-- BEGIN Data to use --

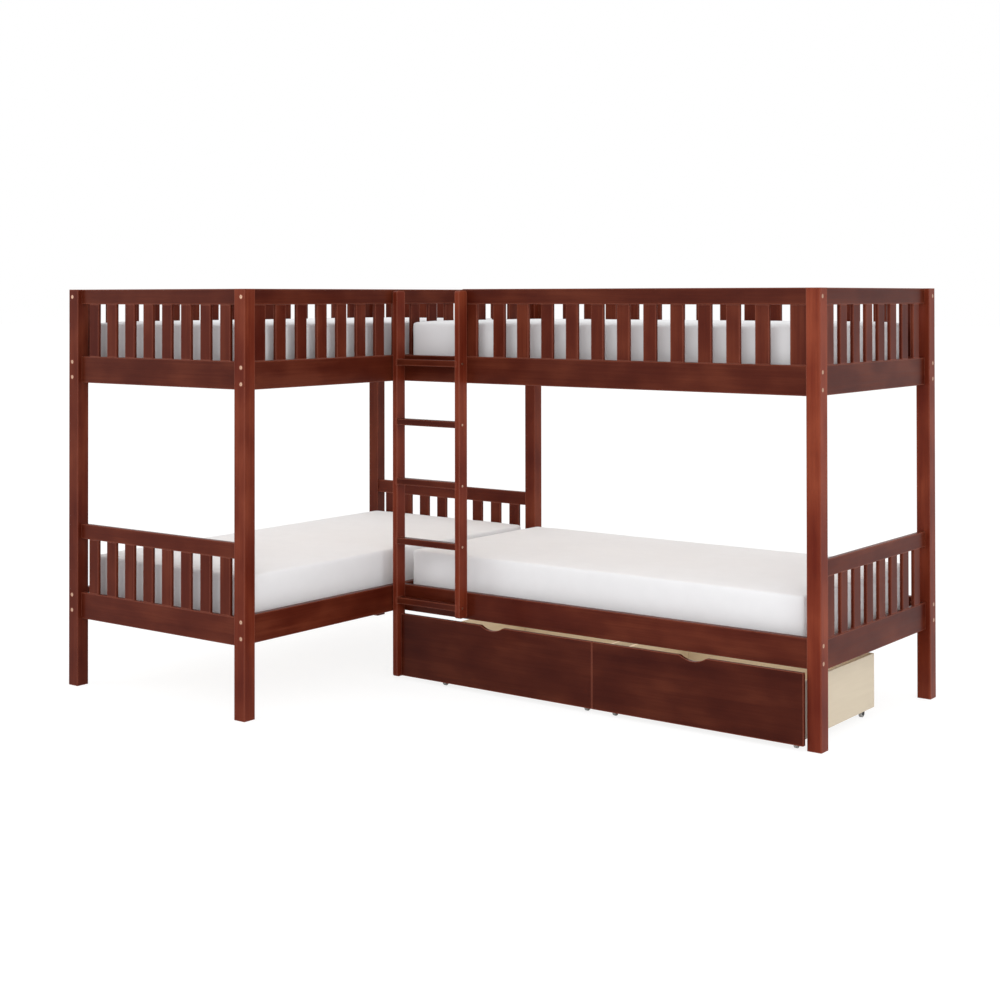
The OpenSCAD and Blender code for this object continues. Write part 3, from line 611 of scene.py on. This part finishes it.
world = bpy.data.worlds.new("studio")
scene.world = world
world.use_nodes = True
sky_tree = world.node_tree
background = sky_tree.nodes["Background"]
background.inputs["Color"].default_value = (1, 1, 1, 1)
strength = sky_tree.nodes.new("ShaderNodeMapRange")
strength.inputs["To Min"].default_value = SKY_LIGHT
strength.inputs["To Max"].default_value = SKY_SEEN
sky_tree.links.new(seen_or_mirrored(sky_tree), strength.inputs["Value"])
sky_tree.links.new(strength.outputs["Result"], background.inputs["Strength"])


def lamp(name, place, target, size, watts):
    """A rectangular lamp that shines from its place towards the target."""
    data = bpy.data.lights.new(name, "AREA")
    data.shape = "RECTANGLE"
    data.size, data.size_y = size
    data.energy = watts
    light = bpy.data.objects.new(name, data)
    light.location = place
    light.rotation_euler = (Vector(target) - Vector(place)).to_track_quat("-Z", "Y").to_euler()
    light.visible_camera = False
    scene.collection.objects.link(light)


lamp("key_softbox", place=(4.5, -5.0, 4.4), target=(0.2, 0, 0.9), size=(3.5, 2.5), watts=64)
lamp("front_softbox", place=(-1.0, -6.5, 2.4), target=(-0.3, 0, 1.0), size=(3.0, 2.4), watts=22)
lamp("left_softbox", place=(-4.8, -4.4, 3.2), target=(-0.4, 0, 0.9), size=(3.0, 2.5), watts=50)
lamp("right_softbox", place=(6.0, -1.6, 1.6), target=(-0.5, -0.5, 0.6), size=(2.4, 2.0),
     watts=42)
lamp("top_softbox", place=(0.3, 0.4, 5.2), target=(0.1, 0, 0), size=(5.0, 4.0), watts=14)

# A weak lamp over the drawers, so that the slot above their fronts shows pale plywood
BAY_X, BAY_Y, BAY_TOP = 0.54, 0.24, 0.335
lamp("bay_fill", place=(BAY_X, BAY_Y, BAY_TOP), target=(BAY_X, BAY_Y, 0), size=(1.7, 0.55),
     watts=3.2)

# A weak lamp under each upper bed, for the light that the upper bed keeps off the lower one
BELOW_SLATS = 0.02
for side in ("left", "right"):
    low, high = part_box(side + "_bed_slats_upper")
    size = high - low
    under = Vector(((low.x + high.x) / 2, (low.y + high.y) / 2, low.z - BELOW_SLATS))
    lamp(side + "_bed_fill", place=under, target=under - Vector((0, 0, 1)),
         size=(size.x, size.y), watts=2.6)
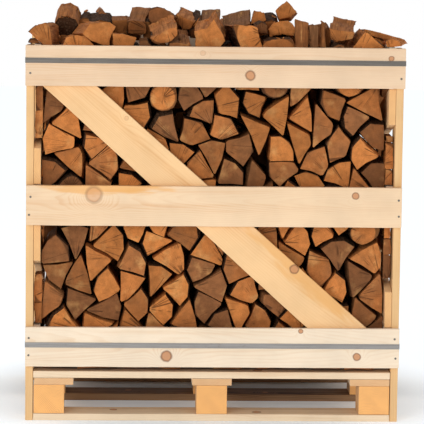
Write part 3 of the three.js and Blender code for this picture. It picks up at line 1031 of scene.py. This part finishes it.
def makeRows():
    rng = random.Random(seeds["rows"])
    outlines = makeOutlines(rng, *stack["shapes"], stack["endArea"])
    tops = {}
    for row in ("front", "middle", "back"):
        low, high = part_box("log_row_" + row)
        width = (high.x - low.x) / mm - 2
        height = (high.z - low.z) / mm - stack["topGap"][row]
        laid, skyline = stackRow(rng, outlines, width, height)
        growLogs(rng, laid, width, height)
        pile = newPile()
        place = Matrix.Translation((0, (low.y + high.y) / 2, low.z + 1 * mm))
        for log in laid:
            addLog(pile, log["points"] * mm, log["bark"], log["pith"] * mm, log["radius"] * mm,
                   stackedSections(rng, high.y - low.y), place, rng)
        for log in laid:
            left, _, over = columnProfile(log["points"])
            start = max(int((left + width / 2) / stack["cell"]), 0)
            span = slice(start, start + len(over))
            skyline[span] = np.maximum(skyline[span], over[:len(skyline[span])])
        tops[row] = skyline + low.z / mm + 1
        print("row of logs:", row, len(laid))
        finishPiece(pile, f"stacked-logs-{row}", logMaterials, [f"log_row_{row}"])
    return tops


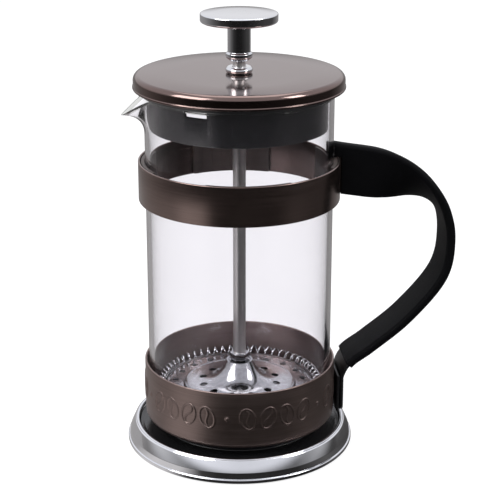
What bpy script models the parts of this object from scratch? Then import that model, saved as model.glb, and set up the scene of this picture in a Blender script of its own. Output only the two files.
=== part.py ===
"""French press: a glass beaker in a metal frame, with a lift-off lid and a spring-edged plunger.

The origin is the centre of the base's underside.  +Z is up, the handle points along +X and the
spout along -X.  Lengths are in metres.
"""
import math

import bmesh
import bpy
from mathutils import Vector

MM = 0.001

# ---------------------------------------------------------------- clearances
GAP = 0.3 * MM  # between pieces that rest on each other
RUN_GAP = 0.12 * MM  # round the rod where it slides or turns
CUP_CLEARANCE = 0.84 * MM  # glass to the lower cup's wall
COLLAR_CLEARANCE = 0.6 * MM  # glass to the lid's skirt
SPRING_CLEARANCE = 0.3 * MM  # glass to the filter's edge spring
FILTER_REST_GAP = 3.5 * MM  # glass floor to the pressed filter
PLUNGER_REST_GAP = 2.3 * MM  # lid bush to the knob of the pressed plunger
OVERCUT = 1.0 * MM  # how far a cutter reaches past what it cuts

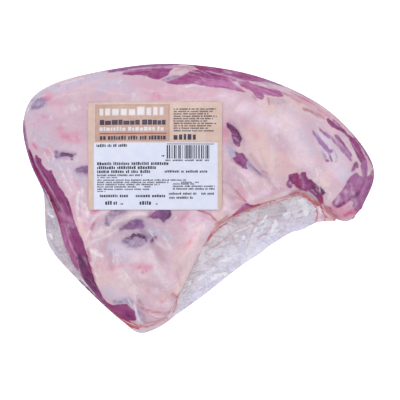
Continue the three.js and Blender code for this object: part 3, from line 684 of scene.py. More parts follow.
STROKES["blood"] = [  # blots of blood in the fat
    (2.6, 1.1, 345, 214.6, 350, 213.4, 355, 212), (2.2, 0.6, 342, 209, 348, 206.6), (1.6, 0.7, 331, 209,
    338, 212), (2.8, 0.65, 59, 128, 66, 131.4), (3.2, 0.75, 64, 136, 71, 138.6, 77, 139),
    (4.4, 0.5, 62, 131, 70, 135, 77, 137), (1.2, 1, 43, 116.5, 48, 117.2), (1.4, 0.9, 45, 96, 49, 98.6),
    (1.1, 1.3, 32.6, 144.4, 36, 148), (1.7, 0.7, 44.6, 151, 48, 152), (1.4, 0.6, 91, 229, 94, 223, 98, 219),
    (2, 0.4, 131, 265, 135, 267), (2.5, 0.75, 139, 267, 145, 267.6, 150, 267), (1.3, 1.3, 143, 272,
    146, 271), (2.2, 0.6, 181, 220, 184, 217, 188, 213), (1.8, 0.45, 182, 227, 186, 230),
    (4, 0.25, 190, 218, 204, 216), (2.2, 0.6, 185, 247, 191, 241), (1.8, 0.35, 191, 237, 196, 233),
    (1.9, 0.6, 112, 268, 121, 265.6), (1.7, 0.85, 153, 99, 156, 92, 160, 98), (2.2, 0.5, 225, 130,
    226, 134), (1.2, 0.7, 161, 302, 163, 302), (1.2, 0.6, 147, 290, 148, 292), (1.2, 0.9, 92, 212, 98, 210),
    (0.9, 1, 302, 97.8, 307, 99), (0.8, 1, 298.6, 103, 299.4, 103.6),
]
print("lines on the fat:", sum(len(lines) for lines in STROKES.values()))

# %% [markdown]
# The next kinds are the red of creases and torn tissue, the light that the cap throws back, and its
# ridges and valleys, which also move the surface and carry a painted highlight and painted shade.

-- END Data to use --

### The exercise
Using the exact wording, write out all of the records.

### Result of this exercise
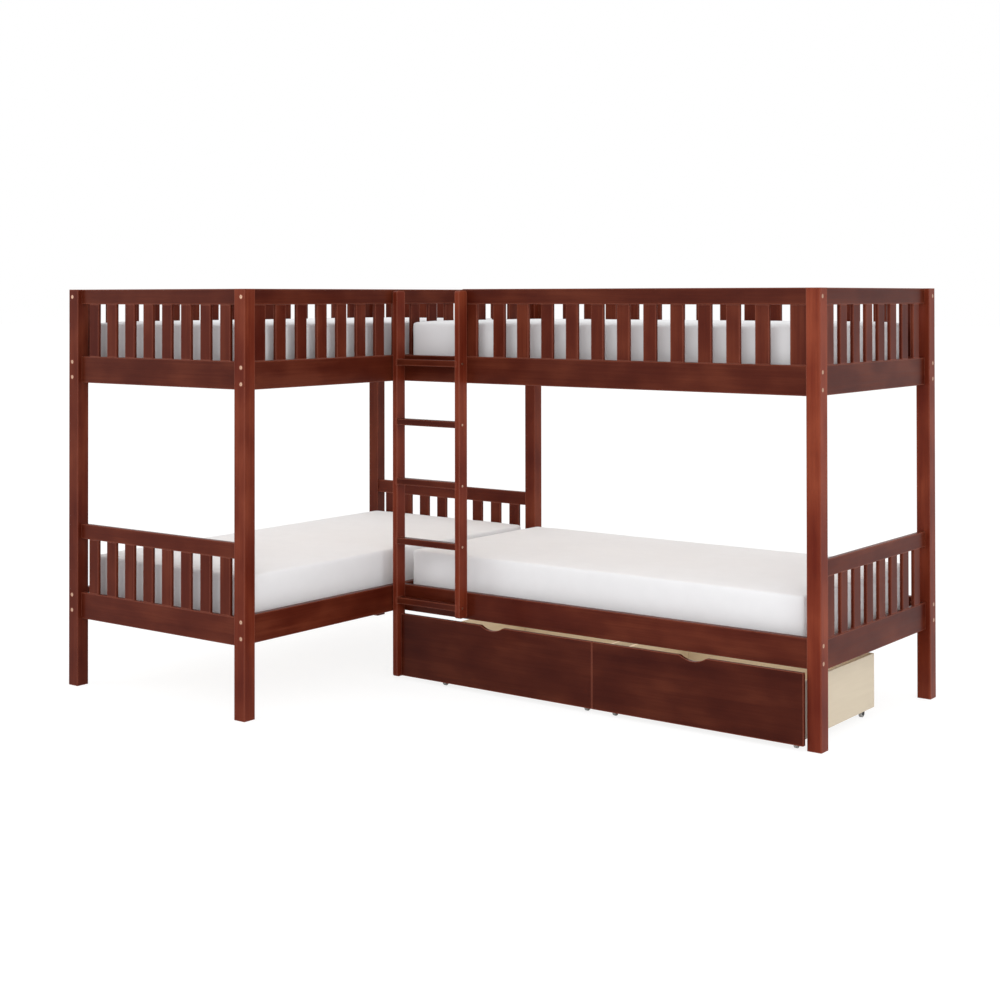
The OpenSCAD and Blender code for this object continues. Write part 3, from line 611 of scene.py on. This part finishes it.
world = bpy.data.worlds.new("studio")
scene.world = world
world.use_nodes = True
sky_tree = world.node_tree
background = sky_tree.nodes["Background"]
background.inputs["Color"].default_value = (1, 1, 1, 1)
strength = sky_tree.nodes.new("ShaderNodeMapRange")
strength.inputs["To Min"].default_value = SKY_LIGHT
strength.inputs["To Max"].default_value = SKY_SEEN
sky_tree.links.new(seen_or_mirrored(sky_tree), strength.inputs["Value"])
sky_tree.links.new(strength.outputs["Result"], background.inputs["Strength"])


def lamp(name, place, target, size, watts):
    """A rectangular lamp that shines from its place towards the target."""
    data = bpy.data.lights.new(name, "AREA")
    data.shape = "RECTANGLE"
    data.size, data.size_y = size
    data.energy = watts
    light = bpy.data.objects.new(name, data)
    light.location = place
    light.rotation_euler = (Vector(target) - Vector(place)).to_track_quat("-Z", "Y").to_euler()
    light.visible_camera = False
    scene.collection.objects.link(light)


lamp("key_softbox", place=(4.5, -5.0, 4.4), target=(0.2, 0, 0.9), size=(3.5, 2.5), watts=64)
lamp("front_softbox", place=(-1.0, -6.5, 2.4), target=(-0.3, 0, 1.0), size=(3.0, 2.4), watts=22)
lamp("left_softbox", place=(-4.8, -4.4, 3.2), target=(-0.4, 0, 0.9), size=(3.0, 2.5), watts=50)
lamp("right_softbox", place=(6.0, -1.6, 1.6), target=(-0.5, -0.5, 0.6), size=(2.4, 2.0),
     watts=42)
lamp("top_softbox", place=(0.3, 0.4, 5.2), target=(0.1, 0, 0), size=(5.0, 4.0), watts=14)

# A weak lamp over the drawers, so that the slot above their fronts shows pale plywood
BAY_X, BAY_Y, BAY_TOP = 0.54, 0.24, 0.335
lamp("bay_fill", place=(BAY_X, BAY_Y, BAY_TOP), target=(BAY_X, BAY_Y, 0), size=(1.7, 0.55),
     watts=3.2)

# A weak lamp under each upper bed, for the light that the upper bed keeps off the lower one
BELOW_SLATS = 0.02
for side in ("left", "right"):
    low, high = part_box(side + "_bed_slats_upper")
    size = high - low
    under = Vector(((low.x + high.x) / 2, (low.y + high.y) / 2, low.z - BELOW_SLATS))
    lamp(side + "_bed_fill", place=under, target=under - Vector((0, 0, 1)),
         size=(size.x, size.y), watts=2.6)
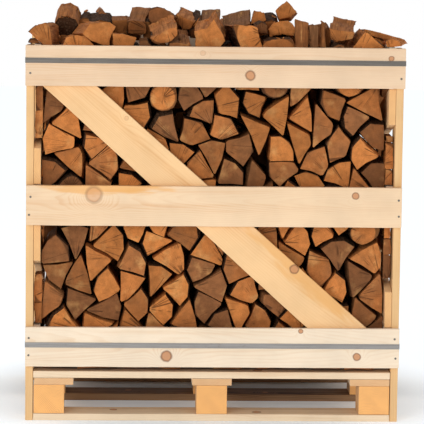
Write part 3 of the three.js and Blender code for this picture. It picks up at line 1031 of scene.py. This part finishes it.
def makeRows():
    rng = random.Random(seeds["rows"])
    outlines = makeOutlines(rng, *stack["shapes"], stack["endArea"])
    tops = {}
    for row in ("front", "middle", "back"):
        low, high = part_box("log_row_" + row)
        width = (high.x - low.x) / mm - 2
        height = (high.z - low.z) / mm - stack["topGap"][row]
        laid, skyline = stackRow(rng, outlines, width, height)
        growLogs(rng, laid, width, height)
        pile = newPile()
        place = Matrix.Translation((0, (low.y + high.y) / 2, low.z + 1 * mm))
        for log in laid:
            addLog(pile, log["points"] * mm, log["bark"], log["pith"] * mm, log["radius"] * mm,
                   stackedSections(rng, high.y - low.y), place, rng)
        for log in laid:
            left, _, over = columnProfile(log["points"])
            start = max(int((left + width / 2) / stack["cell"]), 0)
            span = slice(start, start + len(over))
            skyline[span] = np.maximum(skyline[span], over[:len(skyline[span])])
        tops[row] = skyline + low.z / mm + 1
        print("row of logs:", row, len(laid))
        finishPiece(pile, f"stacked-logs-{row}", logMaterials, [f"log_row_{row}"])
    return tops


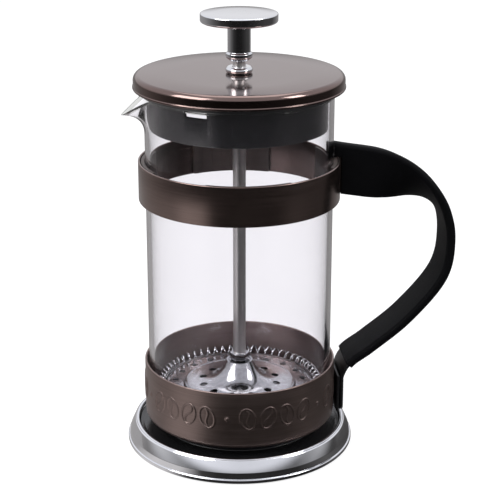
What bpy script models the parts of this object from scratch? Then import that model, saved as model.glb, and set up the scene of this picture in a Blender script of its own. Output only the two files.
=== part.py ===
"""French press: a glass beaker in a metal frame, with a lift-off lid and a spring-edged plunger.

The origin is the centre of the base's underside.  +Z is up, the handle points along +X and the
spout along -X.  Lengths are in metres.
"""
import math

import bmesh
import bpy
from mathutils import Vector

MM = 0.001

# ---------------------------------------------------------------- clearances
GAP = 0.3 * MM  # between pieces that rest on each other
RUN_GAP = 0.12 * MM  # round the rod where it slides or turns
CUP_CLEARANCE = 0.84 * MM  # glass to the lower cup's wall
COLLAR_CLEARANCE = 0.6 * MM  # glass to the lid's skirt
SPRING_CLEARANCE = 0.3 * MM  # glass to the filter's edge spring
FILTER_REST_GAP = 3.5 * MM  # glass floor to the pressed filter
PLUNGER_REST_GAP = 2.3 * MM  # lid bush to the knob of the pressed plunger
OVERCUT = 1.0 * MM  # how far a cutter reaches past what it cuts

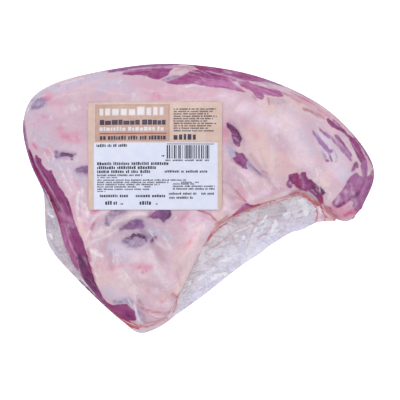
Continue the three.js and Blender code for this object: part 3, from line 684 of scene.py. More parts follow.
STROKES["blood"] = [  # blots of blood in the fat
    (2.6, 1.1, 345, 214.6, 350, 213.4, 355, 212), (2.2, 0.6, 342, 209, 348, 206.6), (1.6, 0.7, 331, 209,
    338, 212), (2.8, 0.65, 59, 128, 66, 131.4), (3.2, 0.75, 64, 136, 71, 138.6, 77, 139),
    (4.4, 0.5, 62, 131, 70, 135, 77, 137), (1.2, 1, 43, 116.5, 48, 117.2), (1.4, 0.9, 45, 96, 49, 98.6),
    (1.1, 1.3, 32.6, 144.4, 36, 148), (1.7, 0.7, 44.6, 151, 48, 152), (1.4, 0.6, 91, 229, 94, 223, 98, 219),
    (2, 0.4, 131, 265, 135, 267), (2.5, 0.75, 139, 267, 145, 267.6, 150, 267), (1.3, 1.3, 143, 272,
    146, 271), (2.2, 0.6, 181, 220, 184, 217, 188, 213), (1.8, 0.45, 182, 227, 186, 230),
    (4, 0.25, 190, 218, 204, 216), (2.2, 0.6, 185, 247, 191, 241), (1.8, 0.35, 191, 237, 196, 233),
    (1.9, 0.6, 112, 268, 121, 265.6), (1.7, 0.85, 153, 99, 156, 92, 160, 98), (2.2, 0.5, 225, 130,
    226, 134), (1.2, 0.7, 161, 302, 163, 302), (1.2, 0.6, 147, 290, 148, 292), (1.2, 0.9, 92, 212, 98, 210),
    (0.9, 1, 302, 97.8, 307, 99), (0.8, 1, 298.6, 103, 299.4, 103.6),
]
print("lines on the fat:", sum(len(lines) for lines in STROKES.values()))

# %% [markdown]
# The next kinds are the red of creases and torn tissue, the light that the cap throws back, and its
# ridges and valleys, which also move the surface and carry a painted highlight and painted shade.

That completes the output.